YOUR OBJECTIVE
Output the material below in full, exactly as it is.

╔══

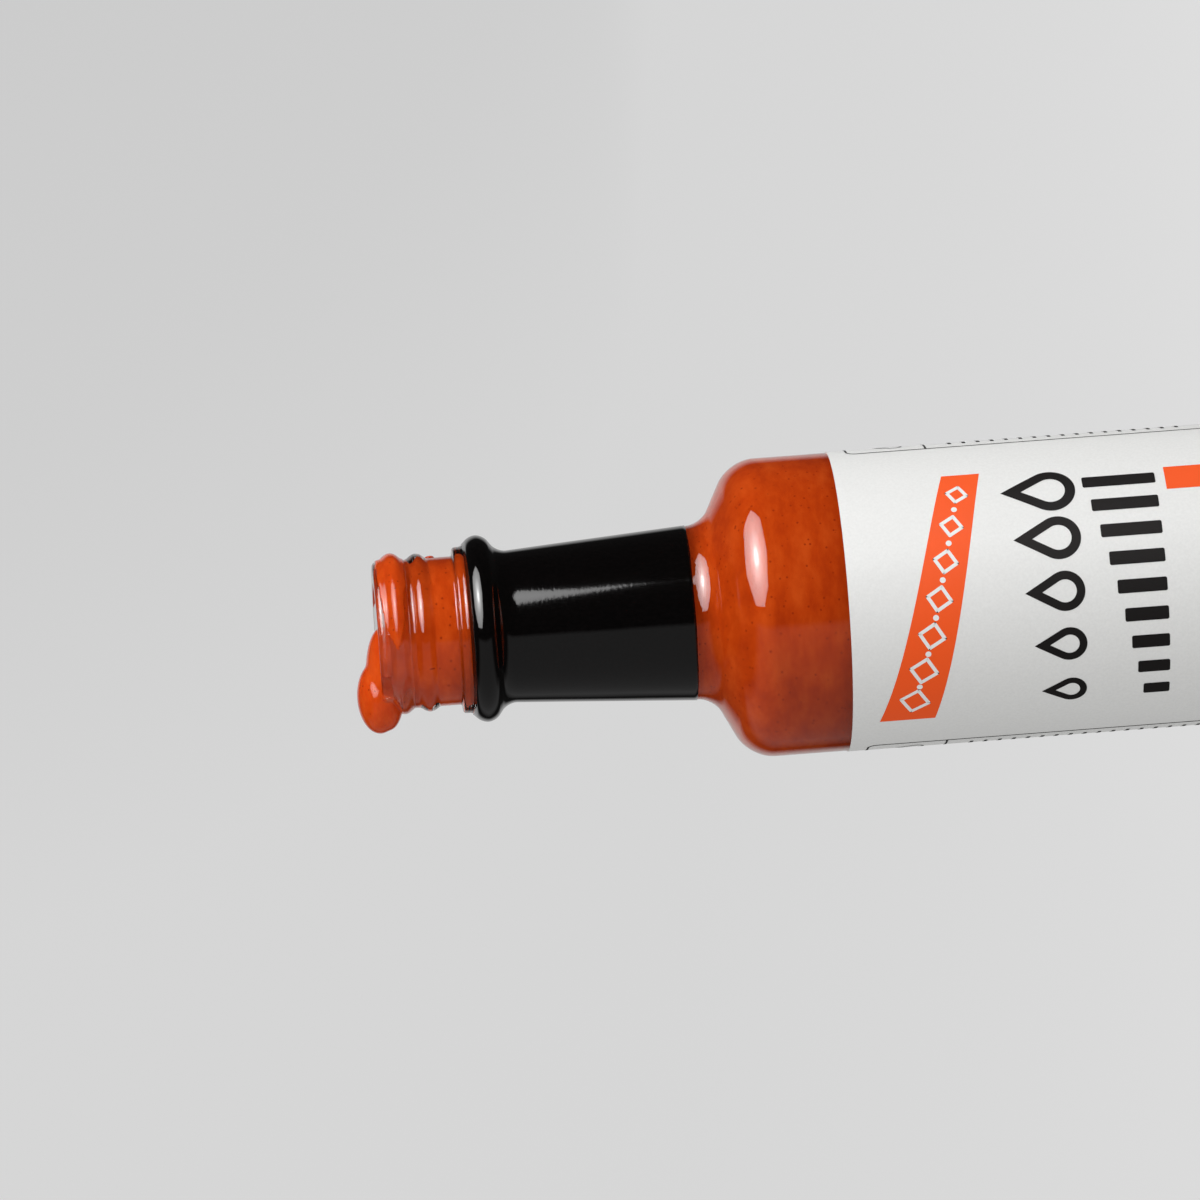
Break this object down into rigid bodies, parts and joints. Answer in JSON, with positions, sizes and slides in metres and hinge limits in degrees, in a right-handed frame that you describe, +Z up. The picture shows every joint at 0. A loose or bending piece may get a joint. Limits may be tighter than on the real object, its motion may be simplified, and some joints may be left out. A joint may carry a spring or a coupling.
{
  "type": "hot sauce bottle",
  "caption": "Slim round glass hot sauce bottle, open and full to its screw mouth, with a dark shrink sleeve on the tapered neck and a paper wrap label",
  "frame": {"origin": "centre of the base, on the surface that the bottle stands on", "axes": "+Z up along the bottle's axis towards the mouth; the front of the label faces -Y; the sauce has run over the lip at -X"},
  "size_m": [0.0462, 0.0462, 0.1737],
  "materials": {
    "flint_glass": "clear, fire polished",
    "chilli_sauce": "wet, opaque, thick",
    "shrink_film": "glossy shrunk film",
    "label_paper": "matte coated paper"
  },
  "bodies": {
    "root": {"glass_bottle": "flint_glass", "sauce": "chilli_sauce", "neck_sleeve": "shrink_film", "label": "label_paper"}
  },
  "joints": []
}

╚══

TASK ANSWER
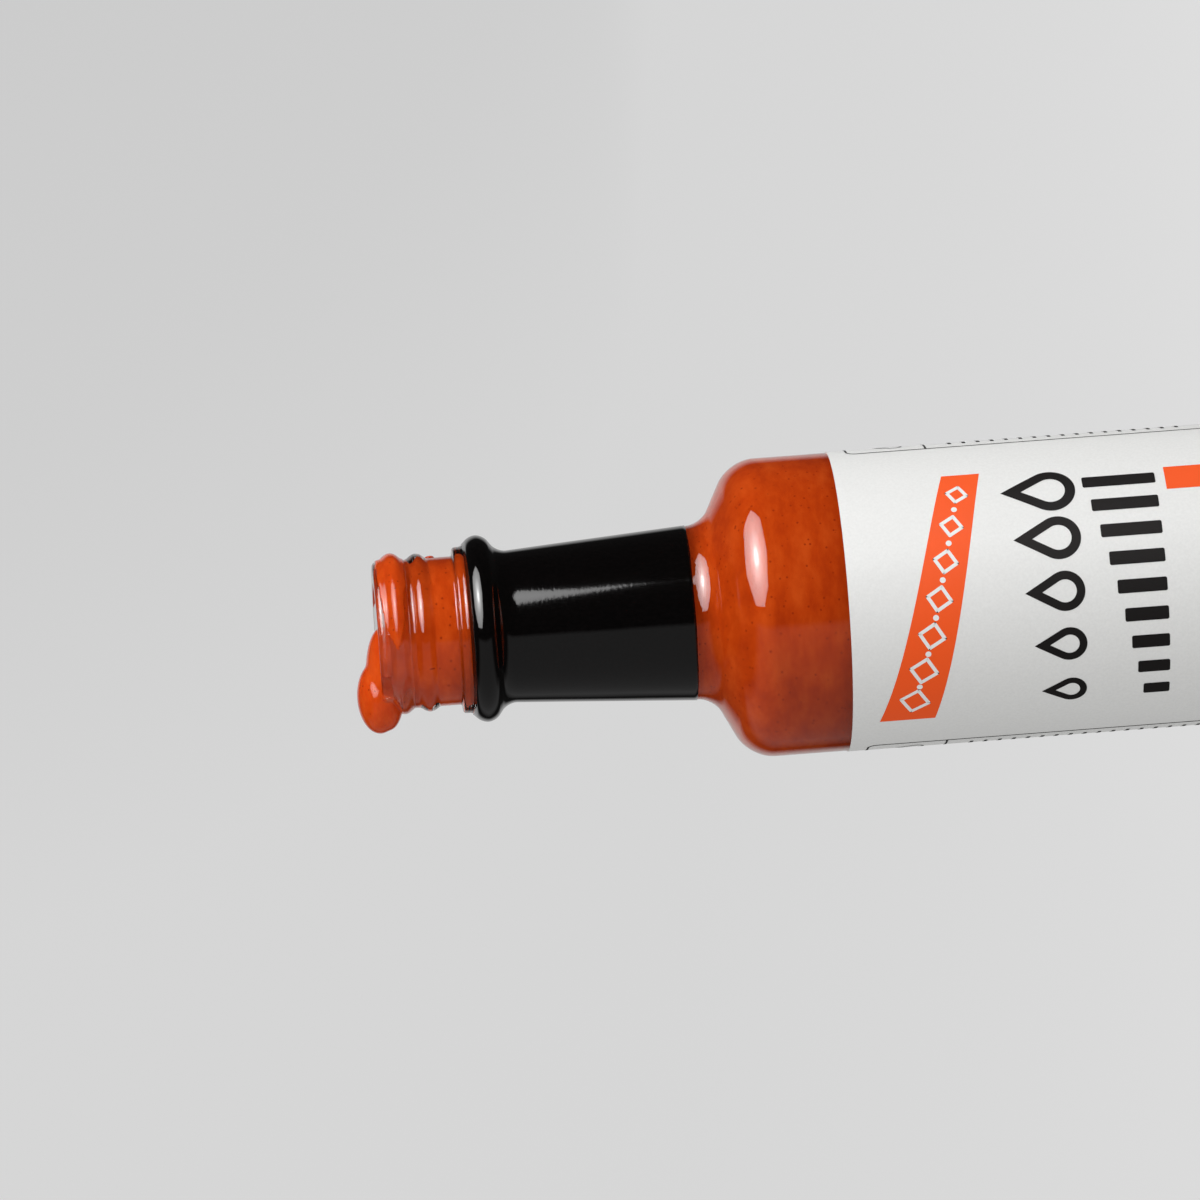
Break this object down into rigid bodies, parts and joints. Answer in JSON, with positions, sizes and slides in metres and hinge limits in degrees, in a right-handed frame that you describe, +Z up. The picture shows every joint at 0. A loose or bending piece may get a joint. Limits may be tighter than on the real object, its motion may be simplified, and some joints may be left out. A joint may carry a spring or a coupling.
{
  "type": "hot sauce bottle",
  "caption": "Slim round glass hot sauce bottle, open and full to its screw mouth, with a dark shrink sleeve on the tapered neck and a paper wrap label",
  "frame": {"origin": "centre of the base, on the surface that the bottle stands on", "axes": "+Z up along the bottle's axis towards the mouth; the front of the label faces -Y; the sauce has run over the lip at -X"},
  "size_m": [0.0462, 0.0462, 0.1737],
  "materials": {
    "flint_glass": "clear, fire polished",
    "chilli_sauce": "wet, opaque, thick",
    "shrink_film": "glossy shrunk film",
    "label_paper": "matte coated paper"
  },
  "bodies": {
    "root": {"glass_bottle": "flint_glass", "sauce": "chilli_sauce", "neck_sleeve": "shrink_film", "label": "label_paper"}
  },
  "joints": []
}